We'll take our next question from Ray Deacon with Brean Capital.

Raymond Deacon - Brean Capital

Analyst · Brean Capital.

Hi. Good morning. I was wondering if you could give a little bit more detail on the Wolfcamp, how many of each zone do you think you will have tested this year.

William R. Thomas

Management

Yeah, Ray, in the Delaware – are you talking about the Delaware Wolfcamp? I guess so. Yeah, in the Delaware Wolfcamp, Ray, we've tested three zones this year, call them the upper, middle and lower zone there and we've had really good results in each one of them. As I said before there's a little bit of different mix in each zone, on the product mix whether it's oil or gas but the rock quality and the response of the wells on each one of those have been very, very, very strong. So, we feel that we've been very fortunate to lease up a really nice large position of the sweet spot there.

Operator

Operator

We'll take our next question from Charles Meade with Johnson Rice.

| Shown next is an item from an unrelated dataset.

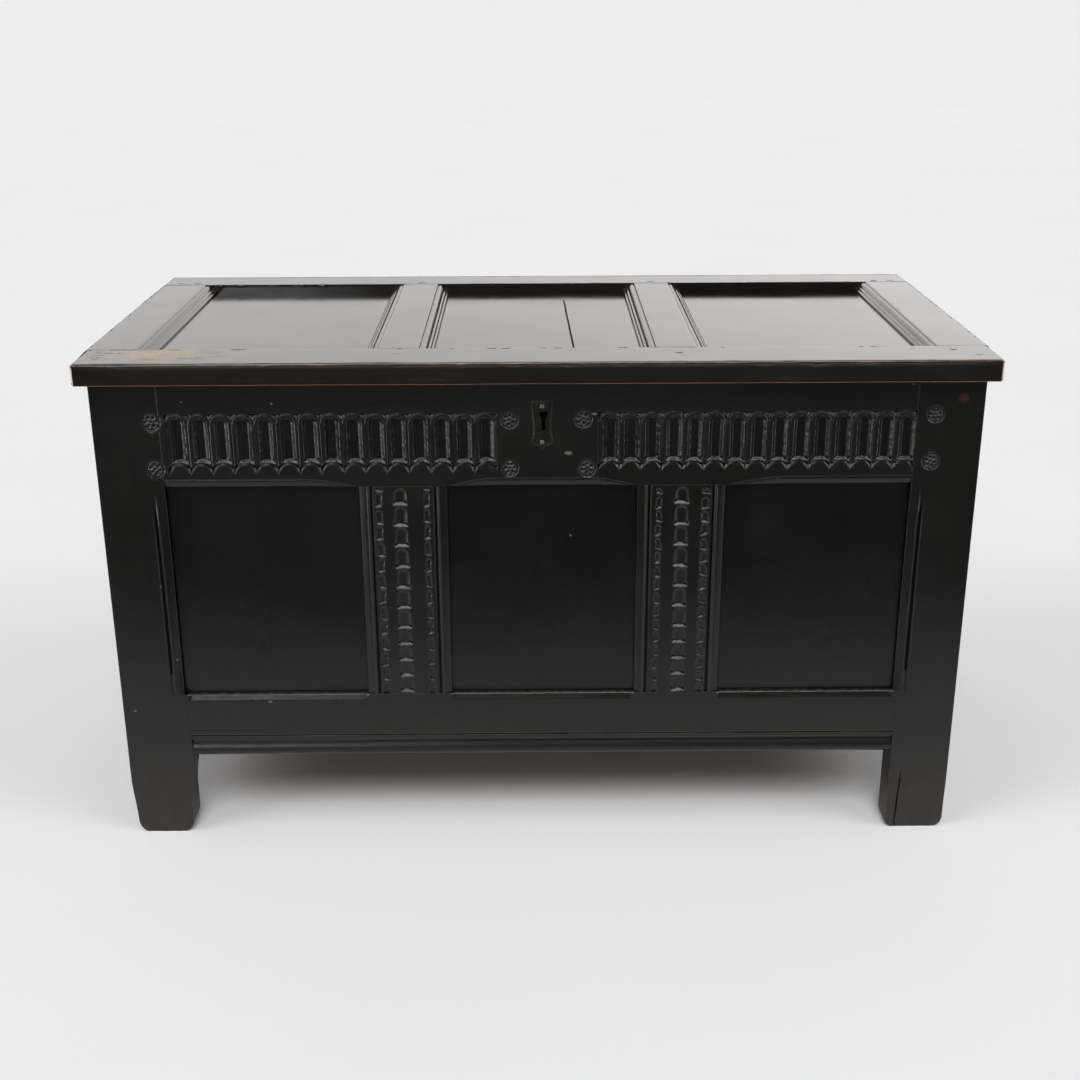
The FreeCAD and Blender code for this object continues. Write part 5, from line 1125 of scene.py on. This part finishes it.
def add_lid_frame():
    stations = lines(-LID_X, (LID_X, BAR_SPACING))
    for hand, (near, far, radii, steps, *hand_work) in LID_RAILS.items():
        section = [(near, LID_LOW), (far, LID_LOW), (far, LID_TOP), (near, LID_TOP)]
        make_piece(f"lid_{hand}_bar", bar("x", stations, eased(section, radii, steps), *hand_work),
                   lid_oak["x"], f"lid_{hand}_rail", "lid")
    sections = {("muntin", hand): reeded(near, 1) + reeded(far, -1)[::-1]
                for hand, (near, far) in LID_MUNTINS.items()}
    for hand, side in (("left", -1), ("right", 1)):
        outer = side * LID_X
        sections["stile", hand] = reeded(side * LID_STILE_X, side) + [(outer, LID_TOP), (outer, LID_LOW)]
    stations = lines(LID_FRONT_JOINT, (LID_BACK_JOINT, BAR_SPACING))
    for seed, ((kind, hand), section) in enumerate(sections.items(), LID_SEED):
        form = bar("y", stations, eased(section, 0.4, 2), LID_WAVER[kind], LID_CHIPS, seed, LID_EASE)
        make_piece(f"lid_{hand}_reeded_{kind}", form, lid_oak["y"], f"lid_{hand}_{kind}", "lid")


def add_lid_panel(hand, low, high, seed):
    """A gently uneven board. The middle one has a split."""
    split = hand == "middle"

    def relief(across, up):
        level = LID_PANEL_DEPTH + 0.2 * waves(across, up, 260, seed)
        level = level + 0.02 * waves(across, 0.3 * up, 60, seed + 1)
        if split:
            share = (up - SPLIT_FRONT[1]) / (SPLIT_BACK[1] - SPLIT_FRONT[1])
            line = SPLIT_FRONT[0] + share * (SPLIT_BACK[0] - SPLIT_FRONT[0])
            line = line + 0.8 * waves(0 * up, up, 90, seed + 2)
            open_part = smooth(share, -0.06, 0.1) * smooth(-share, -1.05, -0.9)
            level = level + vee(across - line, SPLIT_HALF, SPLIT_DEEP) * open_part
        return level

    low, high = low - PANEL_TONGUE, high + PANEL_TONGUE
    across = lines(low, (40, 4), (56, 0.5), (high, 4)) if split else lines(low, (high, 4))
    up = lines(LID_FRONT_JOINT - PANEL_TONGUE, (LID_BACK_JOINT + PANEL_TONGUE, 5))
    board = slab(on_lid, across, up, relief, [(0, LID_PANEL_SHOULDER), (PANEL_BEVEL, LID_PANEL_BACK)],
                 PANEL_EASE)
    make_piece(f"lid_{hand}_field", board, lid_oak["y"], f"lid_{hand}_panel", "lid")


# -------- CAD nodes that are shown as they are

# The edges that Blender eases: on wood and on iron, in mm
WOOD_EASE = 0.9
IRON_EASE = 0.3
EASE_ANGLE = radians(32)
WELD = 0.01
IRON_WORDS = ("hinge", "nails", "escutcheon", "lock", "staple")


def ease_edges(piece, width):
    """Small rounds on a CAD node's edges, with clean shading."""
    piece.modifiers.new("weld", "WELD").merge_threshold = WELD * MM
    bevel = piece.modifiers.new("ease", "BEVEL")
    bevel.width = width * MM
    bevel.segments = 2
    bevel.limit_method = "ANGLE"
    bevel.angle_limit = EASE_ANGLE
    bevel.use_clamp_overlap = True
    piece.modifiers.new("normals", "WEIGHTED_NORMAL").keep_sharp = True


def grain_of(node):
    """The way the grain runs in a side, back or inner member."""
    if "stile" in node or "muntin" in node or "panel" in node:
        return "z"
    return "y" if node.startswith(("left", "right")) else "x"


def dress_cad_nodes():
    for node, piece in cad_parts.items():
        if piece.hide_render:
            continue
        if any(word in node for word in IRON_WORDS):
            material, width = nail_iron if node == "lock_nails" else black_iron, IRON_EASE
        elif node.startswith("bottom_board"):
            material, width = board_oak, WOOD_EASE
        elif node.endswith("pegs"):
            material, width = lid_oak["y"] if node == "lid_pegs" else peg_oak, IRON_EASE
        else:
            material, width = side_oak[grain_of(node)], WOOD_EASE
        piece.data.materials.clear()
        piece.data.materials.append(material)
        ease_edges(piece, width)


# -------- studio

FLOOR_HALF = 500.0
# The room's light at the horizon and overhead
HORIZON_LIGHT = 0.13
OVERHEAD_LIGHT = 0.50
# The room's lamps: degrees from the front to the right, degrees up, degrees wide, and strength
SUNS = {
    "front_lamp": (0, 49, 26, 1.66),
    "left_lamp": (-66, 38, 30, 0.74),
    "right_lamp": (66, 38, 30, 0.62),
}
# Softboxes that show in the gloss: place, what they point at, width, height and light in watts
SOFTBOXES = {
    "top": ((0.0, -1.2, 3.0), (0.0, -0.3, 0.5), 2.4, 1.0, 60),
    "left": ((-2.1, -0.6, 2.0), (-0.2, -0.3, 0.5), 1.6, 1.9, 75),
    "right": ((2.1, -0.6, 2.0), (0.2, -0.3, 0.5), 1.6, 1.9, 65),
    "low_left": ((-2.0, -0.45, 0.14), (0.0, -0.3, 0.4), 1.6, 0.5, 24),
    "low_right": ((2.0, -0.45, 0.14), (0.0, -0.3, 0.4), 1.6, 0.5, 11),
    "low_front": ((0.0, -3.5, 0.3), (0.0, -0.3, 0.55), 3.0, 0.25, 4),
    "left_front": ((-1.3, -3.4, 1.7), (-0.4, -0.3, 0.15), 1.0, 0.5, 18),
}
# The bright sheet that the lid mirrors: its half width, its lower and upper edge as (y, z), and its
# light at the two ends of the run over which it brightens
SHEET_HALF = 7.0
SHEET_EDGES = ((4.7, 1.22), (3.33, 3.73))
SHEET_LIGHT = (1.32, 1.85)
SHEET_RUN = (-0.8, 2.4)
# Black cards that only show in the gloss: on the floor before the chest, and upright behind it
CARD_HALF = 3.5
CARD_NEAR = -0.92
CARD_FAR = -3.6
CARD_TOP = 2.0
CARD_LIFT = 0.002


def stage_sheet(name, material, half, near, far, seen=False):
    """A flat sheet between two edges, each as (y, z). Unseen, it only shows in the gloss."""
    mesh = bpy.data.meshes.new(name)
    mesh.from_pydata([(-half, *near), (half, *near), (half, *far), (-half, *far)], [], [(0, 1, 2, 3)])
    mesh.materials.append(material)
    sheet = add_object(name, mesh)
    sheet.visible_camera = sheet.visible_diffuse = sheet.visible_shadow = seen


def add_light(name, kind, energy, way):
    """A lamp that shines along a way."""
    data = bpy.data.lights.new(name, kind)
    data.energy = energy
    light = add_object(name, data)
    light.rotation_euler = way.to_track_quat("-Z", "Y").to_euler()
    return light


def add_studio():
    paper = material_graph("floor_paper")
    mottle = paper.noise(scale=1.5, detail=2.0)
    grain = paper.noise(scale=400.0, detail=2.0)
    paper.finish(Base_Color=paper.mix(mottle, (0.80, 0.80, 0.805), (0.83, 0.83, 0.835)), Roughness=0.8,
                 Normal=paper.bump(grain, 0.0002, 0.2), Specular_IOR_Level=0.0)
    black = material_graph("black_card").finish(Base_Color=(0.01, 0.01, 0.01), Specular_IOR_Level=0.0)
    glow = material_graph("bright_sheet")
    glow.finish(Base_Color=(0.0, 0.0, 0.0), Emission_Color=(1.0, 0.985, 0.975),
                Emission_Strength=glow.fade(glow.coordinate("X"), *SHEET_RUN, *SHEET_LIGHT))
    stage_sheet("floor", paper.owner, FLOOR_HALF, (-FLOOR_HALF, 0), (FLOOR_HALF, 0), seen=True)
    stage_sheet("floor_card", black, CARD_HALF, (CARD_FAR, CARD_LIFT), (CARD_NEAR, CARD_LIFT))
    stage_sheet("upright_card", black, CARD_HALF, (CARD_FAR, 0), (CARD_FAR, CARD_TOP))
    stage_sheet("bright_sheet", glow.owner, SHEET_HALF, *SHEET_EDGES)

    sky = Graph(bpy.data.worlds.new("studio"), "Background")
    height = sky.add("SeparateXYZ", {0: sky.add("TexCoord").outputs["Generated"]}).outputs["Z"]
    bpy.context.scene.world = sky.finish(Color=(1.0, 1.0, 1.0),
                                         Strength=sky.fade(height, 0, 1, HORIZON_LIGHT, OVERHEAD_LIGHT))
    for name, (turn, rise, wide, strength) in SUNS.items():
        turn, rise = radians(turn), radians(rise)
        toward = Vector((sin(turn) * cos(rise), -cos(turn) * cos(rise), sin(rise)))
        light = add_light(name, "SUN", strength, -toward)
        light.data.angle = radians(wide)
        light.visible_glossy = False
    for name, (place, target, width, height, power) in SOFTBOXES.items():
        light = add_light(name, "AREA", power, Vector(target) - Vector(place))
        light.data.shape = "RECTANGLE"
        light.data.size, light.data.size_y = width, height
        light.location = place
        light.visible_camera = light.visible_diffuse = False
    bpy.context.scene.view_settings.view_transform = "Standard"


# -------- the scene

add_camera()
add_top_rail()
for side in (-1, 1):
    add_stile(side)
for node in MUNTINS:
    add_muntin(node)
add_bottom_rail()
for seed, (hand, edges) in enumerate(BAYS.items(), PANEL_SEED):
    add_front_panel(hand, *edges, seed)
add_front_pegs()
add_escutcheon()
add_lid_frame()
for seed, (hand, edges) in enumerate(LID_BAYS.items(), LID_PANEL_SEED):
    add_lid_panel(hand, *edges, seed)
dress_cad_nodes()
add_studio()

Charles Meade - Johnson Rice

Analyst · Johnson Rice.

Good morning and thank you for taking my question. I wanted to get a little more detail on the Burrow Unit and particularly I believe it was the 5H or perhaps it was the 4H that had that really fabulous IP. But the one thing that I noticed was a little different that you guys offered the 30-day average and you get to a 30-day cumulative of I think 128,000 barrels which is really impressive. And would I be wrong to read into that that the reason that you guys choose to include that 30-day rate is that it's better than other wells in the past? And that if that's correct to read into it, is that a function of your improved fracture line?

William R. Thomas

Management

The Burrows did have a longer lateral. It's about 7,500 foot lateral. The other two are quite a bit shorter. But as far as us reporting cumulative, it's relative to other wells. It's not proportionally any larger at all, performing about the same, just longer lateral.

Operator

Operator

At this time, I'd like to turn it back to our speakers for any closing or additional remarks.

Mark G. Papa

Management

Yeah, I'd just close with two remarks, just again to summarize I think two points you want to take away from the call. First point is, again the Western Eagle Ford is an area that we're particularly proud of with the results. And the second point is for the first time we can highlight three key oil plays on a direct after-tax rate of return basis. In each of these plays, we're achieving 100% or greater rate of return; Eagle Ford, Bakken and Leonard. So thanks for listening and we'll talk again in three months from now.

Operator

Operator

This concludes today's conference. Thank you for your participation.